Hal yang tidak terlalu disadari oleh masyarakat Indonesia adalah kenaikan harga gas elpiji non subsidi yang terjadi 6 bulan sekali per kilogramnya. Pemerintah dan Pertamina tentu saja sudah mempertimbangkan hal ini agar tidak memberatkan masyarakat menengah ke atas. Namun, masih saja banyak pihak yang memprotes kebijakan ini.
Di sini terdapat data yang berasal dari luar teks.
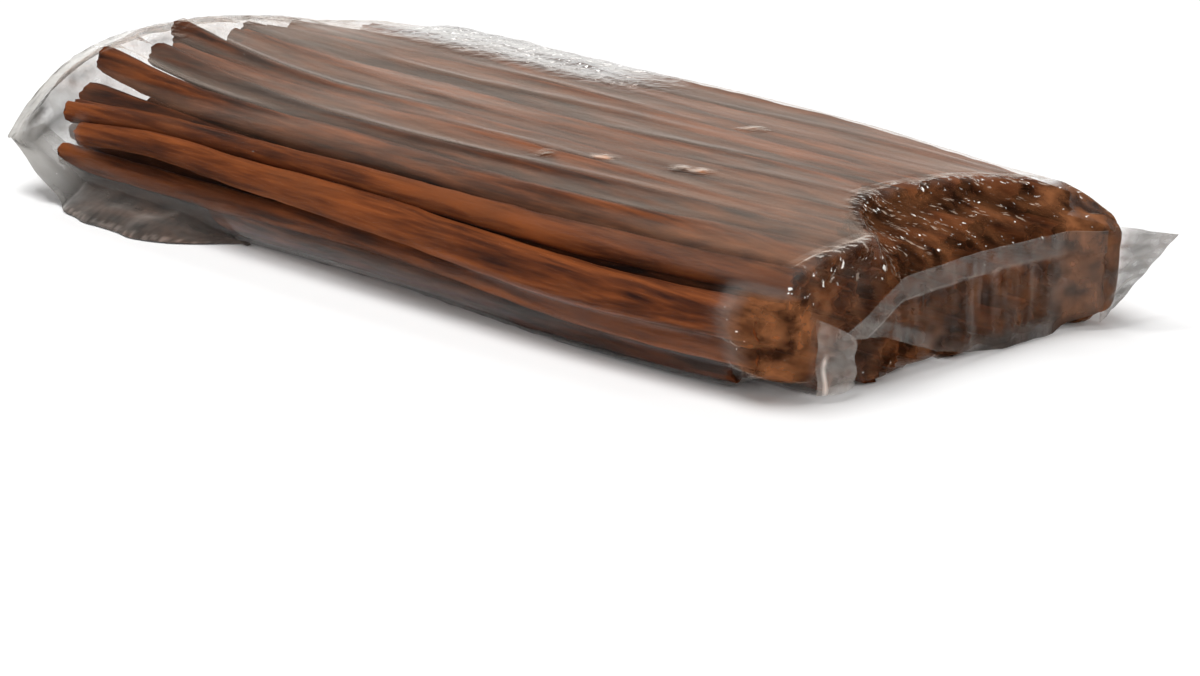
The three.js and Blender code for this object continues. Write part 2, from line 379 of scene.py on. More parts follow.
def barkOutline(kind):  # closed loop of (y, z, inside) round the rolled sheet's two faces
    line = barkCentreLine(kind)
    half = quill["bark"] / 2 / quill["radius"]
    outer, inner = [], []
    for i, point in enumerate(line):
        ahead = line[min(i + 1, len(line) - 1)]
        behind = line[max(i - 1, 0)]
        side = (ahead - behind).normalized()
        normal = Vector((side.y, -side.x))
        thin = half * min(1, 0.45 + 0.25 * min(i, len(line) - 1 - i))  # edges are thinner
        outer.append((*(point + normal * thin), 0.0))
        inner.append((*(point - normal * thin), 1.0))
    return outer + inner[::-1]


def makeQuill(number, kind):
    outline = barkOutline(kind)
    bpy.ops.mesh.primitive_circle_add(vertices=len(outline), radius=quill["radius"],
                                      fill_type="NGON")
    piece = bpy.context.object
    piece.name = "quillKind%d" % number
    for vertex, (y, z, inside) in zip(piece.data.vertices, outline):
        vertex.co = (0, y * quill["radius"], z * quill["radius"])
    newAttribute(piece.data, "insideWall", [inside for y, z, inside in outline])
    bpy.ops.object.mode_set(mode="EDIT")
    bpy.ops.mesh.select_all(action="SELECT")
    stepLength = quill["length"] / quill["steps"]
    girth = 1.0
    for step in range(quill["steps"]):
        share = (step + 1) / quill["steps"]
        x = stepLength * (step + 1)
        bpy.ops.mesh.extrude_region_move(TRANSFORM_OT_translate={"value": (stepLength, 0, 0)})
        bpy.ops.transform.rotate(value=math.radians(kind["twist"]) / quill["steps"]
                                 * (1 + 0.8 * math.sin(9 * share + number)),
                                 orient_axis="X", center_override=(x, 0, 0))
        wanted = 1 + kind["taper"] * (share - 0.5)
        wanted += 0.022 * math.sin(11 * share + 2 * number) + 0.016 * math.sin(23 * share - number)
        bpy.ops.transform.resize(value=(1, wanted / girth, wanted / girth),
                                 center_override=(x, 0, 0))
        girth = wanted
    faceOutwards()
    return piece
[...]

Bayangkan saja jika kita sebagai masyarakat menekan Pertamina untuk mempertahankan harga LPG 12 kg melalui pemerintah. Banyak hal yang tidak menyenangkan yang akan terjadi. Pertamina tentu saja akan membatasi pasokan gas elpiji non subsidi untuk mengurangi kerugian yang ditanggung oleh Pertamina. LPG 12 kg akan semakin langka. Masyarakat yang tidak mendapatkan LPG 12 kg akan beralih ke LPG 3 kg. Sekalipun mendapatkan LPG 12 kg, maka harganya akan lebih mahal melebihi ketika harga dinaikkan oleh pihak Pertamina. Industri makanan juga akan mengalami lonjakan harga. Sementara itu, pasti ada beberapa pihak yang akan mengambil keuntungan dengan langkanya gas elpiji ini. Agen-agen nakal akan menimbun LPG 12 kg bahkan mengoplos LPG tersebut. Hal ini tentu saja sangat berbahaya jika terjadi kebocoran di tabung gas. Pemerintah pun akan kalang kabut karena perekonomian negara menjadi tidak stabil. Dengan begitu, kita akan berada di satu kesimpulan, lebih baik harga LPG non subsidi mengalami kenaikan daripada harus langka.